Felt Active Stay Technology, or FAST for short, does away with the need for seatstay pivots and bearings and the carbon stays have zero preload in the sag position, rather than at full extension. This means that the spring force in the carbon is very low at 30 per cent travel to retain good small-bump sensitivity — beyond this, the spring force in the stays ramps with the shock to help prevent bottoming.
It also means that the stays act like a super-strong negative spring in the first 30 per cent of the suspension’s travel. Felt claims that this helps improve pedalling efficiency, but the effect is so pronounced that it actually reduces the usable travel from 140mm to 135mm.
The build kit on the FRD is every bit about shaving weight. From the foam grips to the carbon Envy wheels, sporting Guide Ultimate brakes with alloy rotor carriers, Felt has trimmed off all the excess fat. Not all of Felt’s low-calorie substitutions were to my taste, however. Sure, the Easton Haven handlebar has a great profile, but at 720mm it’s too narrow by today’s standards. The 70mm stems on the L and XL frame sizes are a little past their best before dates too.
The proof is in the pudding, though, and on the trails that flank Lake Garda the Felt was perfectly at home one minute, out of its depth the next. On the more flowing sections of singletrack that linked the short, steep technical chutes, the bike felt reactive, stiff and poised, and once I’d swapped the 70mm stem for a 55mm, I had no reservations about riding off the brakes and letting gravity work its magic. Give the Decree more to think about, however, and that sense of security vanished in a heartbeat.

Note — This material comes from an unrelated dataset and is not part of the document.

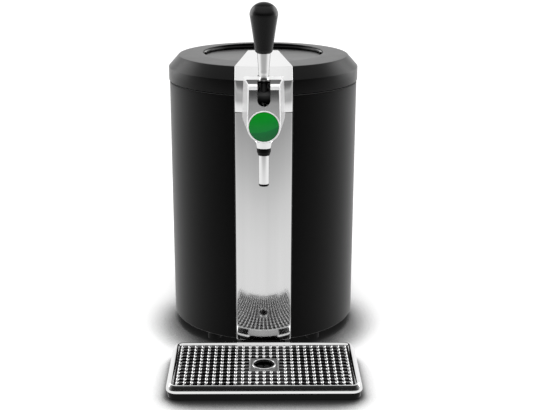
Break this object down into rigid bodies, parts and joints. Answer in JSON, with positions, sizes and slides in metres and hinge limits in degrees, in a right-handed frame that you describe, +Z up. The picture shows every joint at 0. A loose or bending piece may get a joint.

Having had limited time on the bike, I couldn’t pinpoint what was unsettling it. There is ample length in the frame, and the head angle is also ballpark for a 140mm trail bike, so it isn’t the geometry or sizing that was amiss. Maybe it was the way the FAST suspension always wanted to return to the sag position, rather than fully extend, but surely this would make the bike feel more stable on steep descents?
The rear suspension was also sluggish, even though the shock had a light rebound tune. It turns out that a pre-production bearing spacer on the upper link was causing unwanted friction in the suspension. I also think the lack of support in the Dual Position Air Pike fork was really unsettling the balance of the bike. RockShox now offers Bottomless Tokens for the Dual Position Air spring, so that should have been relatively easy to remedy. Unfortunately, no one told Felt about the new Tokens, so I’ll have to wait until we get a Decree on home soil to find out if the fork really was to blame.